▼

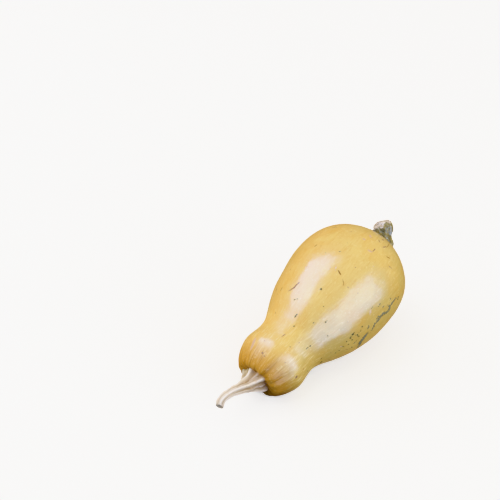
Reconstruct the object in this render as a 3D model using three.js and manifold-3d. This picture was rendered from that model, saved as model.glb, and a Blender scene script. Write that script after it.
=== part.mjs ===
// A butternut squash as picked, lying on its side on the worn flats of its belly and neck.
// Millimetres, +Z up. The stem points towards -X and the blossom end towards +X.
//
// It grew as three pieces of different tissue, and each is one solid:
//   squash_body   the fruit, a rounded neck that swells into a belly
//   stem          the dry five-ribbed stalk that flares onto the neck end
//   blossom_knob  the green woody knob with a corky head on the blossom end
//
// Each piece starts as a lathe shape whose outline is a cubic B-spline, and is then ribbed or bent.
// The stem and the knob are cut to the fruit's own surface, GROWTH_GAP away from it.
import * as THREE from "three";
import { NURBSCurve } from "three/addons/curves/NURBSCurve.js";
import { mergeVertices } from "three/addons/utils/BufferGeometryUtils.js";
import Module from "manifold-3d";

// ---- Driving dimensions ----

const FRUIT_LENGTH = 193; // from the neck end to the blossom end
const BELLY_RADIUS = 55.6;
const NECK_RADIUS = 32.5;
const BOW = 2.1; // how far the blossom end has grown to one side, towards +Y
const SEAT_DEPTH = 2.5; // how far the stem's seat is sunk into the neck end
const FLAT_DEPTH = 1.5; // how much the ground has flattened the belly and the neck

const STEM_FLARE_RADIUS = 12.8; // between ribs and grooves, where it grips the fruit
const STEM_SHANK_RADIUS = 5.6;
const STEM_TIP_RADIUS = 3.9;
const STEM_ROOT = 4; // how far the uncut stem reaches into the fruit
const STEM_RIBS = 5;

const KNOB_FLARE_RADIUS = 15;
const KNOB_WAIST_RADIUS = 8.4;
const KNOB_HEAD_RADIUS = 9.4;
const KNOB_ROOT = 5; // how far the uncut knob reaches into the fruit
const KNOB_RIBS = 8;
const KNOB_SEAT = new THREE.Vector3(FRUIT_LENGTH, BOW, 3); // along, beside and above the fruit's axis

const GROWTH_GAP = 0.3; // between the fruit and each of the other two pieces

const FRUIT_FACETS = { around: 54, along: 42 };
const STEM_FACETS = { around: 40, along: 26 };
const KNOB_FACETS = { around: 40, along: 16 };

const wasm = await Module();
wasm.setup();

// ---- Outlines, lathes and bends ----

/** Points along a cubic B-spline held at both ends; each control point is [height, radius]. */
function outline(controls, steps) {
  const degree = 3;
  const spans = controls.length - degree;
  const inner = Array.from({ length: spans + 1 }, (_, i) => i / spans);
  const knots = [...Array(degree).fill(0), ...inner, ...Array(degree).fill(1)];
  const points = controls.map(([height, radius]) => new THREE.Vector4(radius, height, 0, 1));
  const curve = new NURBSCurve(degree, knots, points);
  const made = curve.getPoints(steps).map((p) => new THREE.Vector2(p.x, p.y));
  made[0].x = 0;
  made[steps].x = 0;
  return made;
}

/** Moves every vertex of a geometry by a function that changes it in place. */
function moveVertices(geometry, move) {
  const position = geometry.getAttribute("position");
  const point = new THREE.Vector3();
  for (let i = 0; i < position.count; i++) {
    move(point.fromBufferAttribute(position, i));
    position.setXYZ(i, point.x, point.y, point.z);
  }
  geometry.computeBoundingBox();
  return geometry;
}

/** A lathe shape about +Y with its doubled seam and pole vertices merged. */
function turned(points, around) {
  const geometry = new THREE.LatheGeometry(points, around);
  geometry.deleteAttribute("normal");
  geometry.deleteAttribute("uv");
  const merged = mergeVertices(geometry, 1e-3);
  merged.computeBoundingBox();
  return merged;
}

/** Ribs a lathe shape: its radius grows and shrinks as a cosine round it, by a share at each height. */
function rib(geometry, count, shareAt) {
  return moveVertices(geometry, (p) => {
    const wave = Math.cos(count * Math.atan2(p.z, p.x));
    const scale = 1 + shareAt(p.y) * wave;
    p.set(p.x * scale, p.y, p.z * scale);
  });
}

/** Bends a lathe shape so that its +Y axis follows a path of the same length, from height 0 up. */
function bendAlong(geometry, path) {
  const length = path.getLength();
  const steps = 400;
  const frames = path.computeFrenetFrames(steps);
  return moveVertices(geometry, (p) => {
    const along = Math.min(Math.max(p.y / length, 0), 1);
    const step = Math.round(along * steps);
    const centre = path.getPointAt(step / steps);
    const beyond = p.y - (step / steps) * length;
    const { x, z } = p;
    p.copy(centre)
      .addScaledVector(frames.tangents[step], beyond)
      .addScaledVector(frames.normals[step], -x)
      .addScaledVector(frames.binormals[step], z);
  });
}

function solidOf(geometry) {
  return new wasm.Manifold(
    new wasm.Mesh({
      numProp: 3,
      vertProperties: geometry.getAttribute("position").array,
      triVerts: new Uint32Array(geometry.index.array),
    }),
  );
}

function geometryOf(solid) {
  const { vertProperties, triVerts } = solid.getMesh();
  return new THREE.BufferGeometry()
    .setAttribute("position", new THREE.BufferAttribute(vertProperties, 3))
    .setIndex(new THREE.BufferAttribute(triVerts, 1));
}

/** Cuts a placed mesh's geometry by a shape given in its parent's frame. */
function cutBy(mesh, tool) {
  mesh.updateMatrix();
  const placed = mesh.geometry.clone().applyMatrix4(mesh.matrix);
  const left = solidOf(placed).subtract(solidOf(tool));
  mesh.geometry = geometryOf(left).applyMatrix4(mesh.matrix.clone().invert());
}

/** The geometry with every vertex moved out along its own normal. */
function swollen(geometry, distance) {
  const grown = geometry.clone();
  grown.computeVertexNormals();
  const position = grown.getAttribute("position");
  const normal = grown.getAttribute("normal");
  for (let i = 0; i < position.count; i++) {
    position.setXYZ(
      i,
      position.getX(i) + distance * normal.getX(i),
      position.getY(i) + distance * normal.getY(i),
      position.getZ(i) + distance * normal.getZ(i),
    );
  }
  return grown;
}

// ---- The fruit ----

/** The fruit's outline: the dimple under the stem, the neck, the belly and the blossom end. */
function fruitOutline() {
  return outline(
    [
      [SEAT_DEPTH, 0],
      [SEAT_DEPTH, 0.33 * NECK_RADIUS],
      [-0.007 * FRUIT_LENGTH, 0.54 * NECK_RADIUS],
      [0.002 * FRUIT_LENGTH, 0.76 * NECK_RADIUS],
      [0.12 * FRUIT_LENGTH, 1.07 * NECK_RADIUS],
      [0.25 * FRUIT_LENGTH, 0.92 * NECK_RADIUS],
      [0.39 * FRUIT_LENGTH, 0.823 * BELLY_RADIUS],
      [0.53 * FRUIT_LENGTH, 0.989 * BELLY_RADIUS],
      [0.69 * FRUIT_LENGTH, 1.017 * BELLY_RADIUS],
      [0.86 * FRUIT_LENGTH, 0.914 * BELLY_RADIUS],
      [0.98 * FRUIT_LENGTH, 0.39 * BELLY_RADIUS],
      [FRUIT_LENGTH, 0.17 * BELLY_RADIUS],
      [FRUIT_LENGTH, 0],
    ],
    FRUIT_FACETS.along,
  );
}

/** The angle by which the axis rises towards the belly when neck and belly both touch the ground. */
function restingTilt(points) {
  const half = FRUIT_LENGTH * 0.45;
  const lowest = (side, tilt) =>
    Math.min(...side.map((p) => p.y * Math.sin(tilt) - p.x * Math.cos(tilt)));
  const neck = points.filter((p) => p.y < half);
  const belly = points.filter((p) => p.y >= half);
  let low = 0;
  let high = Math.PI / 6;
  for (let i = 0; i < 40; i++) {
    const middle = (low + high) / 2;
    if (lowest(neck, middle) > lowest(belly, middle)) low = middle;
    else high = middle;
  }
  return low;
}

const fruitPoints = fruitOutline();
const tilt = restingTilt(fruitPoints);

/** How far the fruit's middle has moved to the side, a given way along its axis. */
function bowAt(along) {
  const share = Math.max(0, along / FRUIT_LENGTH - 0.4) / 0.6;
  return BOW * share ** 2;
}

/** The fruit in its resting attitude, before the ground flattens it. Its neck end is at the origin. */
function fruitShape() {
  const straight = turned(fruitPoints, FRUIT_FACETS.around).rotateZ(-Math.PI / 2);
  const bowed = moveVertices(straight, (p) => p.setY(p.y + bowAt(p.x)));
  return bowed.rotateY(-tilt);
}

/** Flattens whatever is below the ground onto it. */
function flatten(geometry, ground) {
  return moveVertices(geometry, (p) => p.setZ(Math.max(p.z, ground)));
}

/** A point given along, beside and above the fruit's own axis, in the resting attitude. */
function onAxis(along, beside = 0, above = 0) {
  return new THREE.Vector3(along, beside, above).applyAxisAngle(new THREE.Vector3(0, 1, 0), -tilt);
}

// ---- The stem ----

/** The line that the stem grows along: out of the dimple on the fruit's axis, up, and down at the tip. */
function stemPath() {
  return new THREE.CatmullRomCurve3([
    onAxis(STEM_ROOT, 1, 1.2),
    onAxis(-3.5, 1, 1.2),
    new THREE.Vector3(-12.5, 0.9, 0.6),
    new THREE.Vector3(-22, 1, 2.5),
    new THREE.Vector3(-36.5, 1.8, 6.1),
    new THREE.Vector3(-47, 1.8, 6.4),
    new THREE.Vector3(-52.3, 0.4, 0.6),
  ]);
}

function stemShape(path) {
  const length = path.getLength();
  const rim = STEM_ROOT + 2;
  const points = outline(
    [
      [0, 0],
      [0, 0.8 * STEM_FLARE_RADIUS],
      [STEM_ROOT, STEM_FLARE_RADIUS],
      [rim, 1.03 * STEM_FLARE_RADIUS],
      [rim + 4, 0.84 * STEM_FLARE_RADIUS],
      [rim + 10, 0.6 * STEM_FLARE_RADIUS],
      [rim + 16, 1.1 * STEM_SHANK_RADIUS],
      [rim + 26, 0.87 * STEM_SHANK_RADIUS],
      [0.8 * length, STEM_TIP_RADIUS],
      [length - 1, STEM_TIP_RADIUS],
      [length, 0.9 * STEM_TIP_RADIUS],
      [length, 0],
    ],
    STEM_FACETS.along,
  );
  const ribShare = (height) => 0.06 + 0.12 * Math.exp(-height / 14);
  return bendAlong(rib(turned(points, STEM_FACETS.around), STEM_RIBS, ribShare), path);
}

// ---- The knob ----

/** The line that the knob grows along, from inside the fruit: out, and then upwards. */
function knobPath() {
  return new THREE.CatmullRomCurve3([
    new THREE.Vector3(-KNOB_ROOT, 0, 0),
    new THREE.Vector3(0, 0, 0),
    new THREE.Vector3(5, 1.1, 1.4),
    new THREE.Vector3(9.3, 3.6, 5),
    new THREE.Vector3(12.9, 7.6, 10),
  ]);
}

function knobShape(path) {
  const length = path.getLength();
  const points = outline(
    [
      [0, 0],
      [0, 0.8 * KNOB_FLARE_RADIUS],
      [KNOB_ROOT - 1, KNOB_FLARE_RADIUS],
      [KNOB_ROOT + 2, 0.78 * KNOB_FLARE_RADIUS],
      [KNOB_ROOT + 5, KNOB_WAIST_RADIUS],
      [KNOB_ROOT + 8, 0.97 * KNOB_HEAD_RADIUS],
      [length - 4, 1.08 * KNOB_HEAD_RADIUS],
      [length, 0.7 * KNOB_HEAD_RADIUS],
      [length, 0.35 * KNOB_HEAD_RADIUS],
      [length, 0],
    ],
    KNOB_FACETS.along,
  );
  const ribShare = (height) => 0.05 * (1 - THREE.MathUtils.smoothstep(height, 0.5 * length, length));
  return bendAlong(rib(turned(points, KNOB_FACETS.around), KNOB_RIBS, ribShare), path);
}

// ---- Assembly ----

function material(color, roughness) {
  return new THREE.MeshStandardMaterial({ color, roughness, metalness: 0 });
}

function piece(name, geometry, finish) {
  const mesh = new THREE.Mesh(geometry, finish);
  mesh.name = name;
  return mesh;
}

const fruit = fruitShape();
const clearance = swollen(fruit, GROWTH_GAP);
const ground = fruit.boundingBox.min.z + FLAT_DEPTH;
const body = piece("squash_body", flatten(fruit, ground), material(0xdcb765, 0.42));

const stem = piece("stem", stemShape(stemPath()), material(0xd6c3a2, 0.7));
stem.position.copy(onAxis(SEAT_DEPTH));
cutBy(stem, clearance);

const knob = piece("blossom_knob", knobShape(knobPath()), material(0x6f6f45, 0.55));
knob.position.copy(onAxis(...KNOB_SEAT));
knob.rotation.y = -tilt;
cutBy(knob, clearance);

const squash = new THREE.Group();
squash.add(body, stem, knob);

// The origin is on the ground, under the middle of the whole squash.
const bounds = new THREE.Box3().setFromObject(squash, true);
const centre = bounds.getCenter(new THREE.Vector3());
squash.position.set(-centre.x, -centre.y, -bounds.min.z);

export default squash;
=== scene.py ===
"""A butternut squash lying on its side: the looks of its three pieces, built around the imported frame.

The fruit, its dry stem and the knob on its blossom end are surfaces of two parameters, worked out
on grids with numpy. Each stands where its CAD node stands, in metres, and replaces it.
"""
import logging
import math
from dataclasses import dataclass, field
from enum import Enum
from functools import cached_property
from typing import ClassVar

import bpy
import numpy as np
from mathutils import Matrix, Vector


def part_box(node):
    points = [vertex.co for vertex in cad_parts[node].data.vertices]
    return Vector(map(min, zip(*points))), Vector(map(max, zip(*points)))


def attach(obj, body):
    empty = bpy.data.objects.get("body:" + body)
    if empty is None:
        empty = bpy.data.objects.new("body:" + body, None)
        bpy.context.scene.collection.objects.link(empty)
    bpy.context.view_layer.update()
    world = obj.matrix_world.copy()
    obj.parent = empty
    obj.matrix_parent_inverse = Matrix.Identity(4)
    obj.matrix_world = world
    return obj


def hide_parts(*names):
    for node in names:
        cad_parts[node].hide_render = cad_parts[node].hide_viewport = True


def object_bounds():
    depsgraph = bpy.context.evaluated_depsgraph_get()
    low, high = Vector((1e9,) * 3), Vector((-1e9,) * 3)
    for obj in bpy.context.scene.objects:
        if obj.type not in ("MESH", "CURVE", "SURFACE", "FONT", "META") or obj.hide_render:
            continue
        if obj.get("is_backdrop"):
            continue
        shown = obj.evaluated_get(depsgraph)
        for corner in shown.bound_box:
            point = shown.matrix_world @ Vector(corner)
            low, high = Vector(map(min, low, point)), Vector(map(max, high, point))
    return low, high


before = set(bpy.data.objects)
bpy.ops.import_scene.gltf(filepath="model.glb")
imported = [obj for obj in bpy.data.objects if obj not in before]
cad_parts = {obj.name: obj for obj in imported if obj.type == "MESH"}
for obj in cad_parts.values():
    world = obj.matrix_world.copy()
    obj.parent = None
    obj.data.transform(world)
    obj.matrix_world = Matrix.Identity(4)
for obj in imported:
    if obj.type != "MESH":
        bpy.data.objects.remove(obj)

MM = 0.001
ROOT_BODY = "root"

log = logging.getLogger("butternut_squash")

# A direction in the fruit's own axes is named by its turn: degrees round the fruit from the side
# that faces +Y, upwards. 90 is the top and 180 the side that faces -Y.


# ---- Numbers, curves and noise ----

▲

GIVEN INSTRUCTION: Your task is to quote exactly the lines beginning with the one that contains "const fruit = fruitShape();" and ending with the one that contains "from mathutils import Matrix, Vector", with nothing left out or added.

WORKED ANSWER:
const fruit = fruitShape();
const clearance = swollen(fruit, GROWTH_GAP);
const ground = fruit.boundingBox.min.z + FLAT_DEPTH;
const body = piece("squash_body", flatten(fruit, ground), material(0xdcb765, 0.42));

const stem = piece("stem", stemShape(stemPath()), material(0xd6c3a2, 0.7));
stem.position.copy(onAxis(SEAT_DEPTH));
cutBy(stem, clearance);

const knob = piece("blossom_knob", knobShape(knobPath()), material(0x6f6f45, 0.55));
knob.position.copy(onAxis(...KNOB_SEAT));
knob.rotation.y = -tilt;
cutBy(knob, clearance);

const squash = new THREE.Group();
squash.add(body, stem, knob);

// The origin is on the ground, under the middle of the whole squash.
const bounds = new THREE.Box3().setFromObject(squash, true);
const centre = bounds.getCenter(new THREE.Vector3());
squash.position.set(-centre.x, -centre.y, -bounds.min.z);

export default squash;
=== scene.py ===
"""A butternut squash lying on its side: the looks of its three pieces, built around the imported frame.

The fruit, its dry stem and the knob on its blossom end are surfaces of two parameters, worked out
on grids with numpy. Each stands where its CAD node stands, in metres, and replaces it.
"""
import logging
import math
from dataclasses import dataclass, field
from enum import Enum
from functools import cached_property
from typing import ClassVar

import bpy
import numpy as np
from mathutils import Matrix, Vector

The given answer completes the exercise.